■ Your goal ■
Reproduce only the lines of the material below that start at the line containing "Model this object" and stop at the line containing "PLEAT_REACH = 0.170". Keep both end lines.
>> START Extracted material
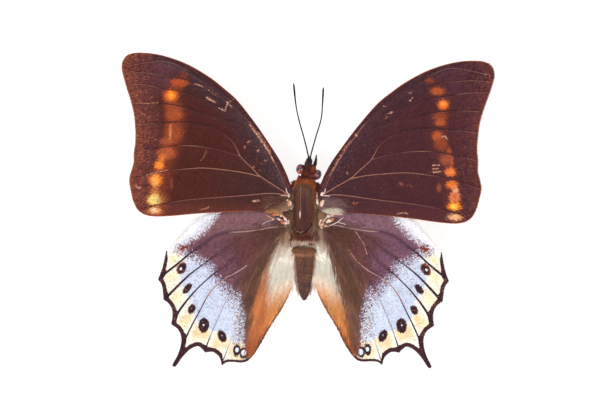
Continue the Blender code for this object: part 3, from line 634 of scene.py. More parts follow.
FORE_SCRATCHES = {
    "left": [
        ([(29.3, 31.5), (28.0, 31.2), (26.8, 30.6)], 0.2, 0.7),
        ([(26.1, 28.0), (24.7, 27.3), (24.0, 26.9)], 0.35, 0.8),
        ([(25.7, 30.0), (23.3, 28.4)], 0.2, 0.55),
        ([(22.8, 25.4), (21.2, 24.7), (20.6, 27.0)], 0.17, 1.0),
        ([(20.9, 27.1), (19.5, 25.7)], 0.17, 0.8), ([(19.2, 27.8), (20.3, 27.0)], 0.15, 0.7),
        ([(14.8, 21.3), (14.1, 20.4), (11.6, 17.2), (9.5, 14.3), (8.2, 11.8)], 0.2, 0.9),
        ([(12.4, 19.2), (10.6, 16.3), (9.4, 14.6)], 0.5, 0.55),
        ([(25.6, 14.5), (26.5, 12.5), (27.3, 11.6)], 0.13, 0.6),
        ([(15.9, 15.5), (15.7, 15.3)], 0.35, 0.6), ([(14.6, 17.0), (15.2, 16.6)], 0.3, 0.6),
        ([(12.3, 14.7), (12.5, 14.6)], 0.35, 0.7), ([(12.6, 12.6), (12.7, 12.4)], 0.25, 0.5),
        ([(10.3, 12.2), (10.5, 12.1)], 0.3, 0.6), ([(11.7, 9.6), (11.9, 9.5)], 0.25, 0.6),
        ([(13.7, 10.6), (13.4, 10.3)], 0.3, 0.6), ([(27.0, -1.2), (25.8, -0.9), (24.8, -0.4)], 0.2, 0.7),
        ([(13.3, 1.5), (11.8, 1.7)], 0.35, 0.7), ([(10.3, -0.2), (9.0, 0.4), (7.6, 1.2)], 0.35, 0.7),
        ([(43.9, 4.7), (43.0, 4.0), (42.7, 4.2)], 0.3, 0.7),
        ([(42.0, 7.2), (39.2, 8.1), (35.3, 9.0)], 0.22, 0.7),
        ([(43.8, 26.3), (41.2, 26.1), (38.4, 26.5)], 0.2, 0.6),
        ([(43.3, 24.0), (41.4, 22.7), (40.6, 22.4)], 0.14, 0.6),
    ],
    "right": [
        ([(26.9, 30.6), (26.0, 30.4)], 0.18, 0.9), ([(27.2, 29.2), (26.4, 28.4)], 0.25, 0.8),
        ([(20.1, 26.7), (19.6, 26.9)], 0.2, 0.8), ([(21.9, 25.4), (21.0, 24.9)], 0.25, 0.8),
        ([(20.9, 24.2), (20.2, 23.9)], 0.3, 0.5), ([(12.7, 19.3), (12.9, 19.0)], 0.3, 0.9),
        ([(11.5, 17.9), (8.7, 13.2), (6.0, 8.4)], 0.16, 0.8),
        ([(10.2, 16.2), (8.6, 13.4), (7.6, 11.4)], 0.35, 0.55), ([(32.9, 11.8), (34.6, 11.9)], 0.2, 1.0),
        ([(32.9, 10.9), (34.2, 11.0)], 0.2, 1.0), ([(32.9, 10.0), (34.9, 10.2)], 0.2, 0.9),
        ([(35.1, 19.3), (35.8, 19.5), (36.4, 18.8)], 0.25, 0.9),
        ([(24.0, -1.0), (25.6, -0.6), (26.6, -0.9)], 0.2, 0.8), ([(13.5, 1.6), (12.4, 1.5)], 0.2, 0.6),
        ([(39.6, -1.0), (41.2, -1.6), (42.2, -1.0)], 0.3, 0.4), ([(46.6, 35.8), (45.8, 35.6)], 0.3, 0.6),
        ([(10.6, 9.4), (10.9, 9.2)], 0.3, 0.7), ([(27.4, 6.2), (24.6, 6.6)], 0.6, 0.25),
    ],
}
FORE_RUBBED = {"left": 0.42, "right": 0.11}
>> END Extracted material
>> START Extracted material
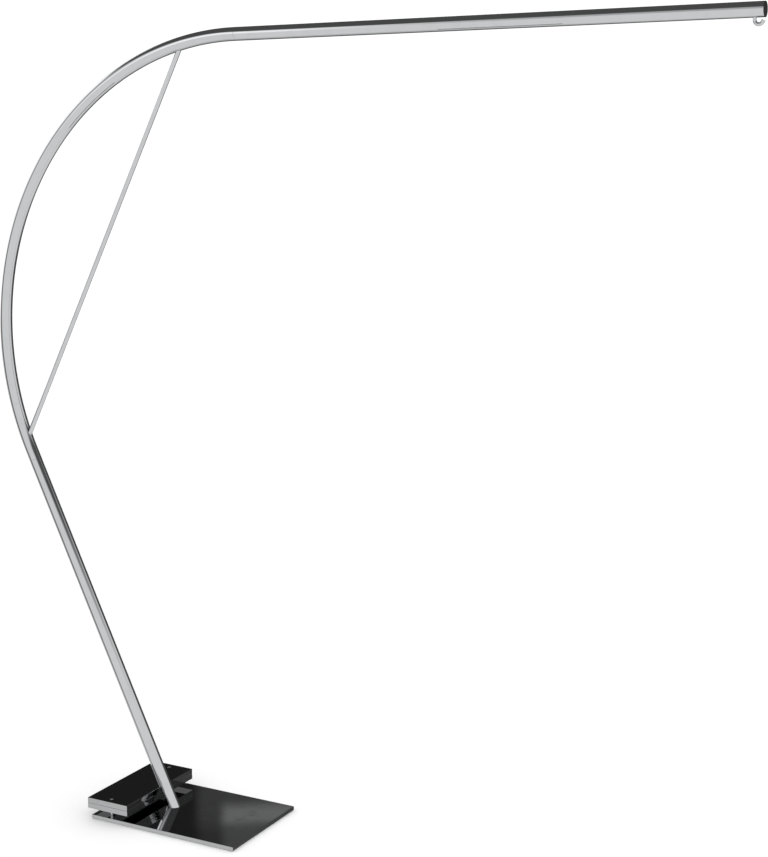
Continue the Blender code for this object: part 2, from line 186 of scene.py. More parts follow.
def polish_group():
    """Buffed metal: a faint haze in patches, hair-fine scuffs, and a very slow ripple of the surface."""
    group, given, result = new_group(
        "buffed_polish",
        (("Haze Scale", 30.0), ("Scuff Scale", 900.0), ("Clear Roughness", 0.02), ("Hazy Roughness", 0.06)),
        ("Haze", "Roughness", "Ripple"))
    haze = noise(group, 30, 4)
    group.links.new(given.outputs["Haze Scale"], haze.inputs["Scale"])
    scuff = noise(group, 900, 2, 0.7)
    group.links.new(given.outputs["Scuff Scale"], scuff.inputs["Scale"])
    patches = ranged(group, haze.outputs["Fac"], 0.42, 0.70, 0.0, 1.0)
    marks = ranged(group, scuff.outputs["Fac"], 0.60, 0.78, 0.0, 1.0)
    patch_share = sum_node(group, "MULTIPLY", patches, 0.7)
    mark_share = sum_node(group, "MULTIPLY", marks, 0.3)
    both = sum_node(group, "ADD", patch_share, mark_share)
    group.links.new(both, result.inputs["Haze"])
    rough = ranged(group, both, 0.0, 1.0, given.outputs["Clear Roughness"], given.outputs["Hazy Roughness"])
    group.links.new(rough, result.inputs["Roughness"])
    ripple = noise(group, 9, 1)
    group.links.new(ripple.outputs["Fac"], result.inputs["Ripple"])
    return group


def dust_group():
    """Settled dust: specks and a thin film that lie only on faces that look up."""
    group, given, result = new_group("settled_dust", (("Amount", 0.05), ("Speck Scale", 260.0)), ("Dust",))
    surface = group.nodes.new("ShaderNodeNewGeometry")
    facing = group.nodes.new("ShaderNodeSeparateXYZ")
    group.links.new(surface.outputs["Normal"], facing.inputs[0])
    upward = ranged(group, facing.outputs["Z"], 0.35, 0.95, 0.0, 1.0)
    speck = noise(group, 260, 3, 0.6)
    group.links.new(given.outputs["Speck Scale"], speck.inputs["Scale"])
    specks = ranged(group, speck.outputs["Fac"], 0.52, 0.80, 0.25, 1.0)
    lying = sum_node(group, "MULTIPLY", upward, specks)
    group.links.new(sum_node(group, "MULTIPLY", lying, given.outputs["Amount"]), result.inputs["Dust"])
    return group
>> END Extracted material
>> START Extracted material
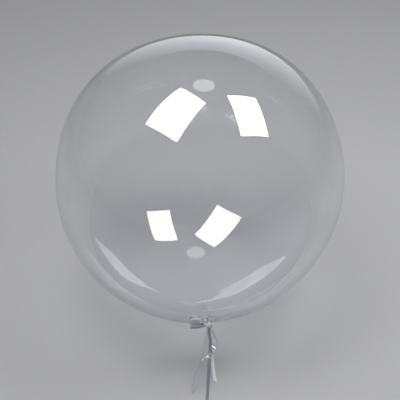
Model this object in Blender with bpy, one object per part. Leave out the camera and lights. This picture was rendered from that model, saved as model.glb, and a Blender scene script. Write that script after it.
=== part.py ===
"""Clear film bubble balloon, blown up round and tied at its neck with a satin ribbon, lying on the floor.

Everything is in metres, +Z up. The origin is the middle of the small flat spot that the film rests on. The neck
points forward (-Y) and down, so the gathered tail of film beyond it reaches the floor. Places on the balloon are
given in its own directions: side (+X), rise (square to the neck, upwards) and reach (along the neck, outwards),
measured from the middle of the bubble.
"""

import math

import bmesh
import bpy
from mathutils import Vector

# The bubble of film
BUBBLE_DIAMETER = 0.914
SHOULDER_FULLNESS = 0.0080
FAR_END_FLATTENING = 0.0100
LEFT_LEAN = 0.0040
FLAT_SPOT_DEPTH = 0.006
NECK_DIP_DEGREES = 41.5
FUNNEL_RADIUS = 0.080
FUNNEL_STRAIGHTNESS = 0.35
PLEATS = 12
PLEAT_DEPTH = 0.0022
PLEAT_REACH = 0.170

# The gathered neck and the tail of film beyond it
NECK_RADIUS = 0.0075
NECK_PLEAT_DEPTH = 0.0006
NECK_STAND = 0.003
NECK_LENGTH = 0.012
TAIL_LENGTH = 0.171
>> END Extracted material
■ Output of the task ■
Model this object in Blender with bpy, one object per part. Leave out the camera and lights. This picture was rendered from that model, saved as model.glb, and a Blender scene script. Write that script after it.
=== part.py ===
"""Clear film bubble balloon, blown up round and tied at its neck with a satin ribbon, lying on the floor.

Everything is in metres, +Z up. The origin is the middle of the small flat spot that the film rests on. The neck
points forward (-Y) and down, so the gathered tail of film beyond it reaches the floor. Places on the balloon are
given in its own directions: side (+X), rise (square to the neck, upwards) and reach (along the neck, outwards),
measured from the middle of the bubble.
"""

import math

import bmesh
import bpy
from mathutils import Vector

# The bubble of film
BUBBLE_DIAMETER = 0.914
SHOULDER_FULLNESS = 0.0080
FAR_END_FLATTENING = 0.0100
LEFT_LEAN = 0.0040
FLAT_SPOT_DEPTH = 0.006
NECK_DIP_DEGREES = 41.5
FUNNEL_RADIUS = 0.080
FUNNEL_STRAIGHTNESS = 0.35
PLEATS = 12
PLEAT_DEPTH = 0.0022
PLEAT_REACH = 0.170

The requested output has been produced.